No relationship is easy, and one might recieve alot of criticizm for such a relationship, but I am witness to what love can overcome. And the age difference between my sister and her husband has never been an issue with them.
 

Terrywoodenpic

Oldest Heretic
Providing they are not living in different worlds. and are both happy to share a life style, I cant see any problems. Could get tiresome if she were young for her age , and he was set in early middle age.

Terry
_______________________________

Blessed are the gentle, they shall inherit the land
 

Sunstone

De Diablo Del Fora
Premium Member
Maybe the biggest problem I can see with such a relationship stems from differing expectations of what a person should get out of the relationship. As a rule, the younger someone is, the more they expect from a relationship. Usually, some of those expectations are unrealistic. So, I would imagine the 18 year old woman in the relationship might have many expectations about the relationship that set her up for becoming disappointed.

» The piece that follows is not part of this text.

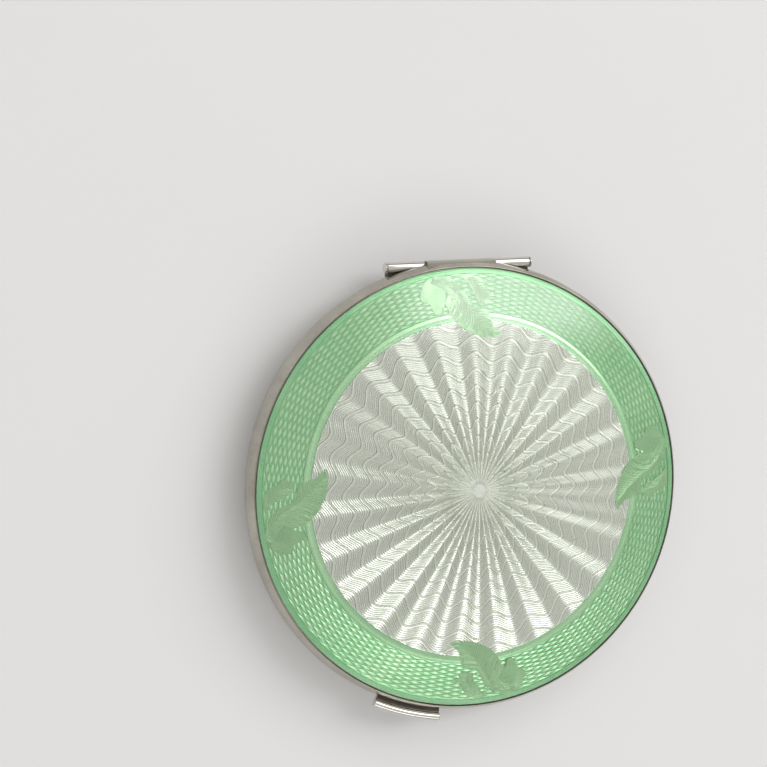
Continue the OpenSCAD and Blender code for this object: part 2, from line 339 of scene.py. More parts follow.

While the 30 year old man has presumably been through all that, and so has expectations that differ significantly from hers.
 

robtex

Veteran Member
I have been 18 and I have been 30. I can say that mentally the growth I had in those 12 years was really large. I couldn't really connect with many people in their 30's when I was 18 on a mental level. I was busy with school, a martial arts junkie, and that was about it. I just hadn't lived long enough to really know about the world I lived and I didn't connect with many people well that were over the age of 25 even. I hadn't really learned to live on my own yet or how to interact with society.

I think if the 18 and 30 year old had a comminality (like martial arts if it had been me at 18) maybe they could have a mental connection but unless their was common interests I would think it would be more physical than anything else. When I say common interests I am not saying "we both like music or to go to the movies." I mean passions in life and interests.

It is getting very trendy in Austin for 30 year olds who dropped out of college in their early 20's to go back to school to get a degree. I hear the same song and dance over and over from them. They tell me they cannot connect with the 18-22 year olds that inhabit the college campuses. It is an interesting thought because I remember when I was 21, 22, 23 in college I had a hard time connecting with the few 30 and 40 year olds in my business school projects. We were just in different worlds and had differnt lives. I was worried about getting a date or passing a class or having enough gas in my car to visit friends i hadn't seen in a while and they were talking about work (career work as opposed to my non-career job), family issues and politics.

The bottom line would be if both of them have a deeper mental and emotional connection I suppose it could be a positive experience for both of them but realistically I see the chances of that being slim to none because of the amount of living that is connected with both ages. I am wondering what both parties are looking for and if it is the same or similar thing?